[Work to be completed] Render the following material again verbatim, leaving nothing out.

[Source excerpt]
-=-=-=-=-

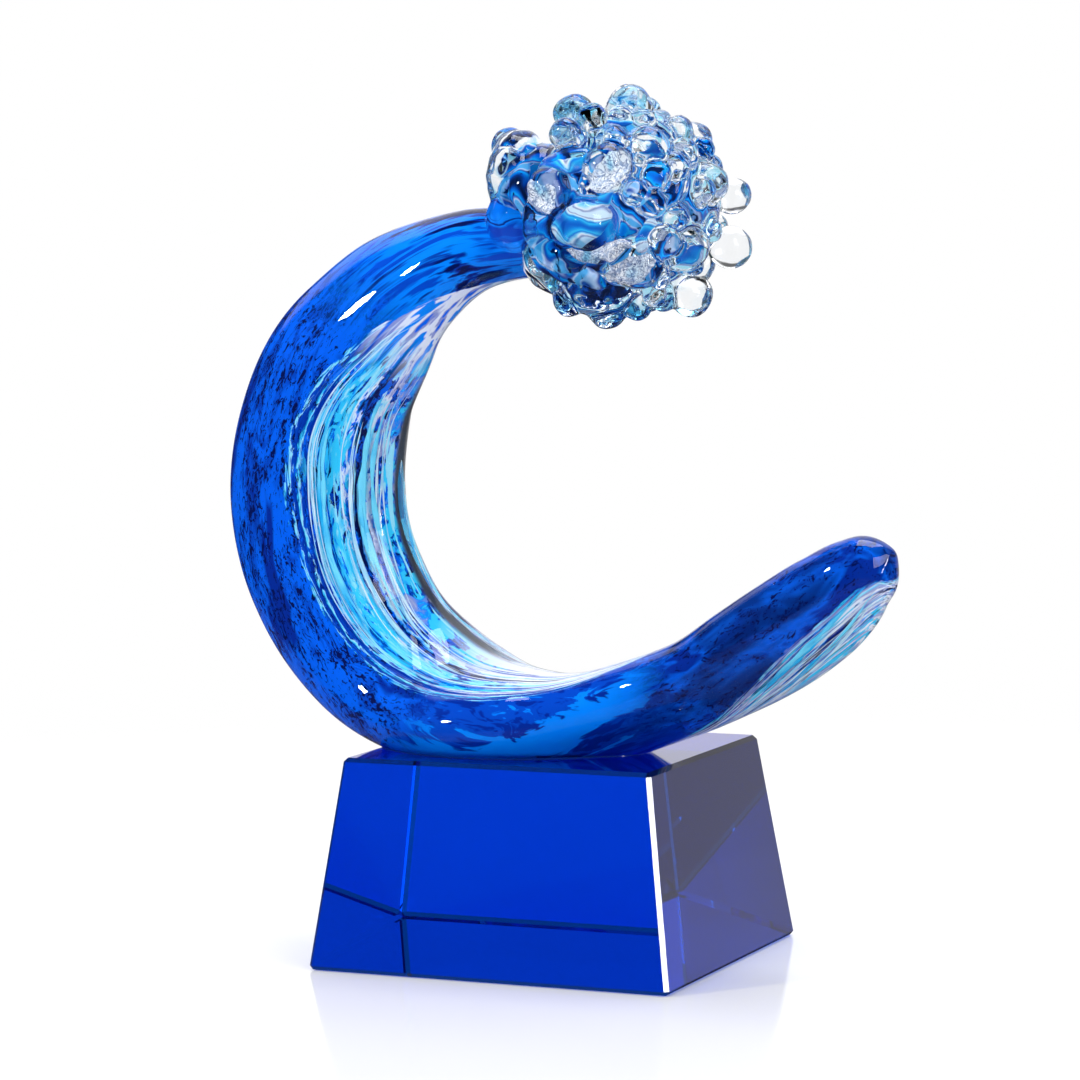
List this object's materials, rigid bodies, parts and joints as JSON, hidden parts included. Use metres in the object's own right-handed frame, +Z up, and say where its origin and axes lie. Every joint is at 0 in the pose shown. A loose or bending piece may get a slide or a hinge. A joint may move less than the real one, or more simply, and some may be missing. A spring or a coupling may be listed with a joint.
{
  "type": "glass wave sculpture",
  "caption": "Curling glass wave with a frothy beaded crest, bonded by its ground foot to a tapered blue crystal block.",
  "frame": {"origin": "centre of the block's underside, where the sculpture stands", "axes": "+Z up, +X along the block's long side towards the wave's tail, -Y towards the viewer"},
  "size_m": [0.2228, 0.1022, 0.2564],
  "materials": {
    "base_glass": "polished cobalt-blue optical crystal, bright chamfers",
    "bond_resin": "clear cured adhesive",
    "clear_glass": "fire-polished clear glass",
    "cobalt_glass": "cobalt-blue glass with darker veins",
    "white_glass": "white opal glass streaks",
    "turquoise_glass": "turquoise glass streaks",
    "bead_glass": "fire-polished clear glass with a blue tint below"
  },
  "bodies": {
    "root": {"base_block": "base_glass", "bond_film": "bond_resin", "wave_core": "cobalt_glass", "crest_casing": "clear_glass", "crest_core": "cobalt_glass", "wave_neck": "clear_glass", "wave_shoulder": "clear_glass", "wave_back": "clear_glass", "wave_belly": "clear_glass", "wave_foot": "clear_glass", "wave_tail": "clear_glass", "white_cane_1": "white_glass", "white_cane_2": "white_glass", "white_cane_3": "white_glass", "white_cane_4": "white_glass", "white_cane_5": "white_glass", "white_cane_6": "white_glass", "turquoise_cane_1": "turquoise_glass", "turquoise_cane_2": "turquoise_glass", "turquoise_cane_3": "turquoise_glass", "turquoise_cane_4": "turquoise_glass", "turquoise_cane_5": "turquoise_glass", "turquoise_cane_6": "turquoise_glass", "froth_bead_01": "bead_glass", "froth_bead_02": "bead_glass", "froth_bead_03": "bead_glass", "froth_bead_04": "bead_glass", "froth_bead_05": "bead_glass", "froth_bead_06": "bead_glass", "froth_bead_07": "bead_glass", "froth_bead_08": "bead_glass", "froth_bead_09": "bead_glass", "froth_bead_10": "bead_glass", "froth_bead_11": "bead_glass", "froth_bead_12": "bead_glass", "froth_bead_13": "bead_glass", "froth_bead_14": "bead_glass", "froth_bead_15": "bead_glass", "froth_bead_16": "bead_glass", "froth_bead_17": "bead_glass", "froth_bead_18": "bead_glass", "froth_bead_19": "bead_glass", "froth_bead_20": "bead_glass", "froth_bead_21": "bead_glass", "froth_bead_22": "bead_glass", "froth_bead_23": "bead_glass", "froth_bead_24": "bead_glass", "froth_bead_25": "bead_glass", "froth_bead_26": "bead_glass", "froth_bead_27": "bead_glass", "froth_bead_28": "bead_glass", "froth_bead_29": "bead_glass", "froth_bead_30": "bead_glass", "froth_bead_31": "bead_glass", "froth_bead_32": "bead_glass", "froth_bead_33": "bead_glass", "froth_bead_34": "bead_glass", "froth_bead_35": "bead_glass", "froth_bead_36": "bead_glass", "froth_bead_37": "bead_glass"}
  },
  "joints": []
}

-=-=-=-=-

[Task output]
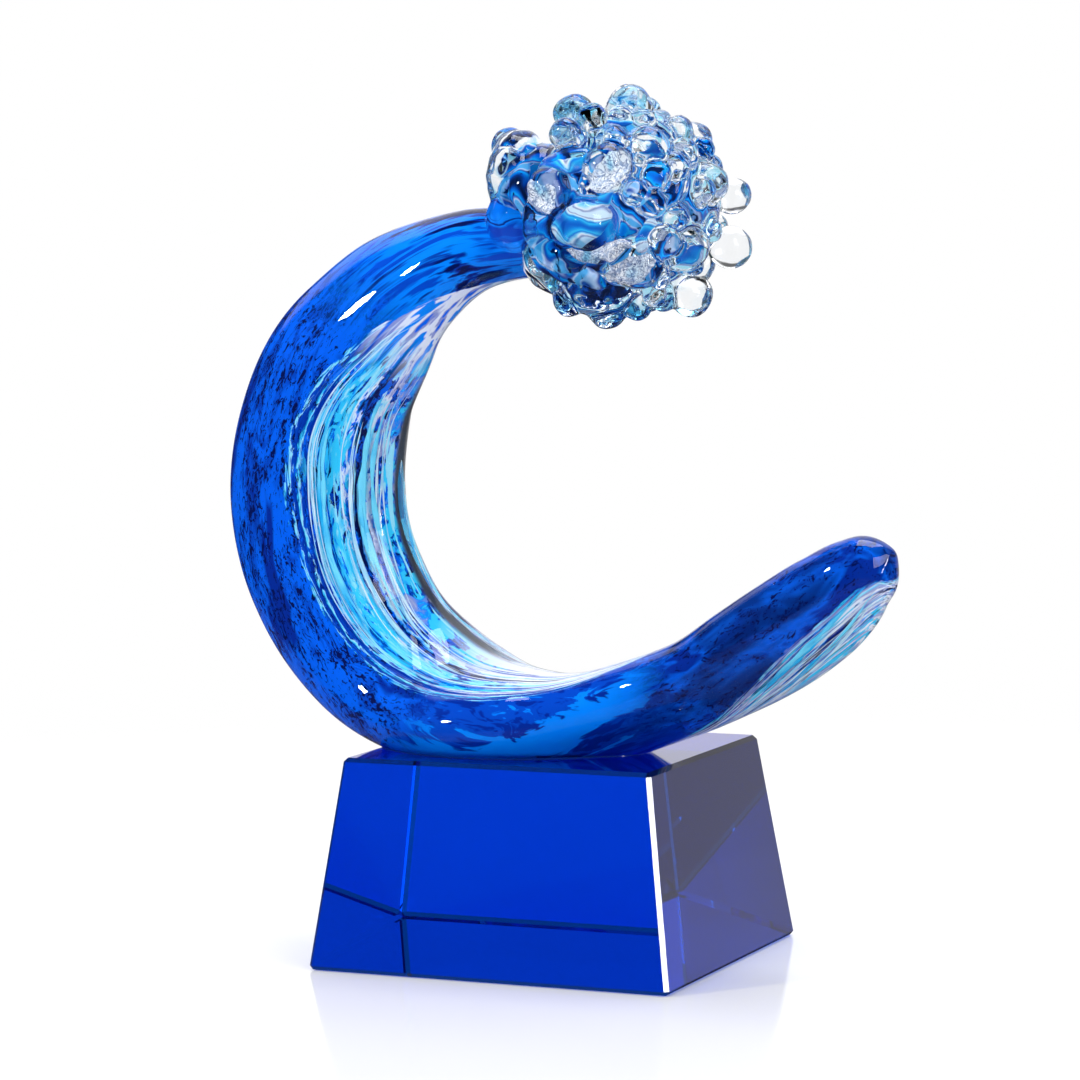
List this object's materials, rigid bodies, parts and joints as JSON, hidden parts included. Use metres in the object's own right-handed frame, +Z up, and say where its origin and axes lie. Every joint is at 0 in the pose shown. A loose or bending piece may get a slide or a hinge. A joint may move less than the real one, or more simply, and some may be missing. A spring or a coupling may be listed with a joint.
{
  "type": "glass wave sculpture",
  "caption": "Curling glass wave with a frothy beaded crest, bonded by its ground foot to a tapered blue crystal block.",
  "frame": {"origin": "centre of the block's underside, where the sculpture stands", "axes": "+Z up, +X along the block's long side towards the wave's tail, -Y towards the viewer"},
  "size_m": [0.2228, 0.1022, 0.2564],
  "materials": {
    "base_glass": "polished cobalt-blue optical crystal, bright chamfers",
    "bond_resin": "clear cured adhesive",
    "clear_glass": "fire-polished clear glass",
    "cobalt_glass": "cobalt-blue glass with darker veins",
    "white_glass": "white opal glass streaks",
    "turquoise_glass": "turquoise glass streaks",
    "bead_glass": "fire-polished clear glass with a blue tint below"
  },
  "bodies": {
    "root": {"base_block": "base_glass", "bond_film": "bond_resin", "wave_core": "cobalt_glass", "crest_casing": "clear_glass", "crest_core": "cobalt_glass", "wave_neck": "clear_glass", "wave_shoulder": "clear_glass", "wave_back": "clear_glass", "wave_belly": "clear_glass", "wave_foot": "clear_glass", "wave_tail": "clear_glass", "white_cane_1": "white_glass", "white_cane_2": "white_glass", "white_cane_3": "white_glass", "white_cane_4": "white_glass", "white_cane_5": "white_glass", "white_cane_6": "white_glass", "turquoise_cane_1": "turquoise_glass", "turquoise_cane_2": "turquoise_glass", "turquoise_cane_3": "turquoise_glass", "turquoise_cane_4": "turquoise_glass", "turquoise_cane_5": "turquoise_glass", "turquoise_cane_6": "turquoise_glass", "froth_bead_01": "bead_glass", "froth_bead_02": "bead_glass", "froth_bead_03": "bead_glass", "froth_bead_04": "bead_glass", "froth_bead_05": "bead_glass", "froth_bead_06": "bead_glass", "froth_bead_07": "bead_glass", "froth_bead_08": "bead_glass", "froth_bead_09": "bead_glass", "froth_bead_10": "bead_glass", "froth_bead_11": "bead_glass", "froth_bead_12": "bead_glass", "froth_bead_13": "bead_glass", "froth_bead_14": "bead_glass", "froth_bead_15": "bead_glass", "froth_bead_16": "bead_glass", "froth_bead_17": "bead_glass", "froth_bead_18": "bead_glass", "froth_bead_19": "bead_glass", "froth_bead_20": "bead_glass", "froth_bead_21": "bead_glass", "froth_bead_22": "bead_glass", "froth_bead_23": "bead_glass", "froth_bead_24": "bead_glass", "froth_bead_25": "bead_glass", "froth_bead_26": "bead_glass", "froth_bead_27": "bead_glass", "froth_bead_28": "bead_glass", "froth_bead_29": "bead_glass", "froth_bead_30": "bead_glass", "froth_bead_31": "bead_glass", "froth_bead_32": "bead_glass", "froth_bead_33": "bead_glass", "froth_bead_34": "bead_glass", "froth_bead_35": "bead_glass", "froth_bead_36": "bead_glass", "froth_bead_37": "bead_glass"}
  },
  "joints": []
}